Que sont devenues ces initiatives ? Faute d’un dépouillement d’archives suffisant, Mathias Gardet précise qu’il ne sait rien du devenir de ces actions dans la seconde moitié des années 1960. Toujours est-il que les CRS-MNS reviennent à leur unique mission de surveillance des plages.

À chaque début d’année, le maire doit faire connaître en préfecture les besoins de sa commune pour l’été. Restent à la charge de la commune uniquement la nourriture et le logement des maîtres-nageurs sauveteurs. La venue régulière de ces agents rassure les usagers et les élus. Dans les années 1960, ils sont d’ailleurs généralement mieux équipés que les maîtres-nageurs sauveteurs privés et, surtout, ils ne sont pas dissipés par une éventuelle leçon de natation à donner en complément de leur activité5.

L’absence des CRS-MNS se fait ainsi ressentir en 1968. En effet, ces agents, détenteurs d’un diplôme d’État, sont avant tout des CRS, employés au rétablissement de l’ordre et donc très actifs durant les événements de Mai. Ils arrivent sur les plages au milieu du mois de juillet, temporairement remplacés par des volontaires en avant-saison, quand les mairies en trouvent6 . L’habitude est alors vite prise de renouveler chaque année le service, qui concerne une centaine de stations balnéaires au début des années 2000.

Carte postale syndicale. Collection particulière.

À partir de 2008, le nombre d’agents dévolus à ces actions est drastiquement réduit. Les gouvernements successifs considèrent que la surveillance des plages et des plans d’eau ne constitue pas une mission régalienne ni une obligation légale de l’État. Des questions juridiques et budgétaires sont également soulevées par le Conseil d’État7. En 2017, 297 CRS-MNS sont déployés sur 63 communes (avant 2016, 460 agents occupaient 97 stations).

Johan VINCENT

 

 

 

 

 

 

1 VINCENT, Johan, L’intrusion balnéaire : les populations littorales bretonnes et vendéennes face au tourisme, 1800-1945, Rennes, Presses universitaires de Rennes, 2007, p. 189-192.

2 Sur un historique des CRS, voir : Maupoix, Jan-Marc, http://polices.mobiles.free.fr/les_crs.html, 2000 [consulté le 19 août 2018] ; https://media.interieur.gouv.fr/police-nationale/crs70ans/ [consulté le 19 août 2018].

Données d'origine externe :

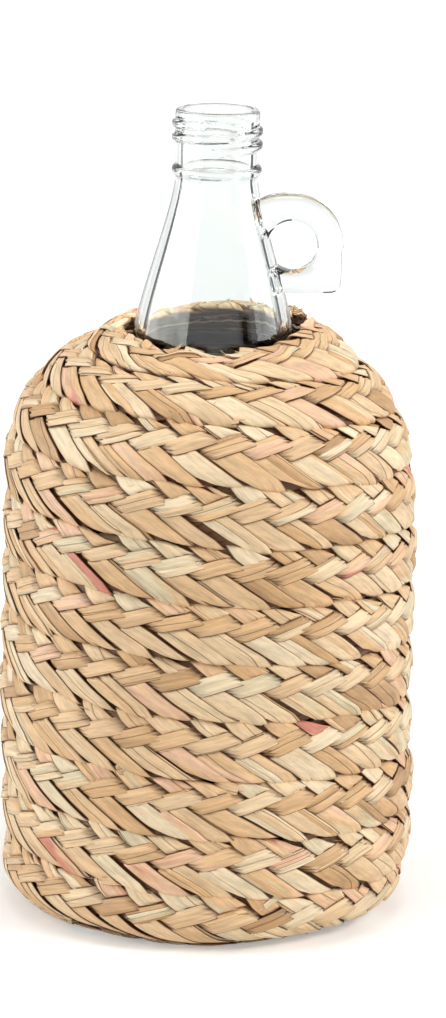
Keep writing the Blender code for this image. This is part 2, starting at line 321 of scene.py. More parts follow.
def add_piece(name: str, mesh: bpy.types.Mesh, part: Part) -> bpy.types.Object:
    """Make a mesh a piece of the vase.

    Args:
        name: Name of the piece.
        mesh: Its mesh, in place.
        part: CAD node that it stands for.

    Returns:
        The piece.
    """
    mesh.name = name
    piece = in_scene(name, mesh)
    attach(piece, "root")
    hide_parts(part.value)
    LOG.info("%s: %d faces", name, len(mesh.polygons))
    return piece


def settled_mesh(holder: bpy.types.Object) -> bpy.types.Mesh:
    """Plain mesh of an object whose modifiers have been worked out."""
    return bpy.data.meshes.new_from_object(holder.evaluated_get(bpy.context.evaluated_depsgraph_get()))


def grown_mesh(base: bpy.types.Mesh, tree: bpy.types.NodeTree,
               values: Mapping[str, object]) -> bpy.types.Mesh:
    """Run a geometry tree once and keep what it makes.

    Args:
        base: Mesh that the tree starts from.
        tree: Geometry node tree.
        values: Values of its inputs, by name.

    Returns:
        Plain mesh.
    """
    carrier = in_scene("carrier", base)
    modifier = carrier.modifiers.new("growth", "NODES")
    modifier.node_group = tree
    for item in tree.interface.items_tree:
        if item.item_type == "SOCKET" and item.in_out == "INPUT" and item.name in values:
            modifier[item.identifier] = values[item.name]
    carrier.update_tag()
    mesh = settled_mesh(carrier)
    bpy.data.objects.remove(carrier)
    return mesh


# Outlines


def outline_mesh(points: Sequence[Point]) -> bpy.types.Mesh:
    """Line of points as a mesh in the XZ plane.

    Args:
        points: Radius and height of each point.

    Returns:
        The mesh.
    """
    mesh = bpy.data.meshes.new("outline")
    mesh.from_pydata([(r, 0.0, z) for r, z in points], [(i, i + 1) for i in range(len(points) - 1)], [])
    return mesh


def bezier(start: Point, start_arm: Point, end_arm: Point, end: Point, count: int) -> list[Point]:
    """Curve in the (radius, height) half plane.

    Args:
        start: First point.
        start_arm: Arm that leaves it.
        end_arm: Arm that leaves the last point.
        end: Last point.
        count: Number of points.

    Returns:
        Points of the curve.
    """
    first, last = Vector((*start, 0)), Vector((*end, 0))
    knots = (first, first + Vector((*start_arm, 0)), last + Vector((*end_arm, 0)), last)
    return [(p.x, p.y) for p in interpolate_bezier(*knots, count)]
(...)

3 GARDET, Mathias, « La police des mineurs à l’heure de la prévention (1935-1966) : une mission oubliée ? », Revue d’histoire de l’enfance « irrégulière  » n°12, mis en ligne le 30 novembre 2010, [consulté le 19 août 2018].

4 DUPONT, Jean-Marie, « Les CRS chez les copains », Le Monde, 2 septembre 1965, cité par GARDET, Mathias, art. cit.

5 Comme c’est le cas dans le Var, selon le Rapport sur la sécurité des plans d’eau et des eaux de baignade, vers 1966 (Arch. dép. du Var, 638 W 1705).

6 VINCENT, Johan, Tourisme et Mai 68. Le cas français, Saint-Jean-de-Monts, 2018, p. 102.

7 Sur ce point, la réponse du Ministère de l’Intérieur publiée dans le Journal Officiel Sénat du 19 juillet 2018, p. 3629.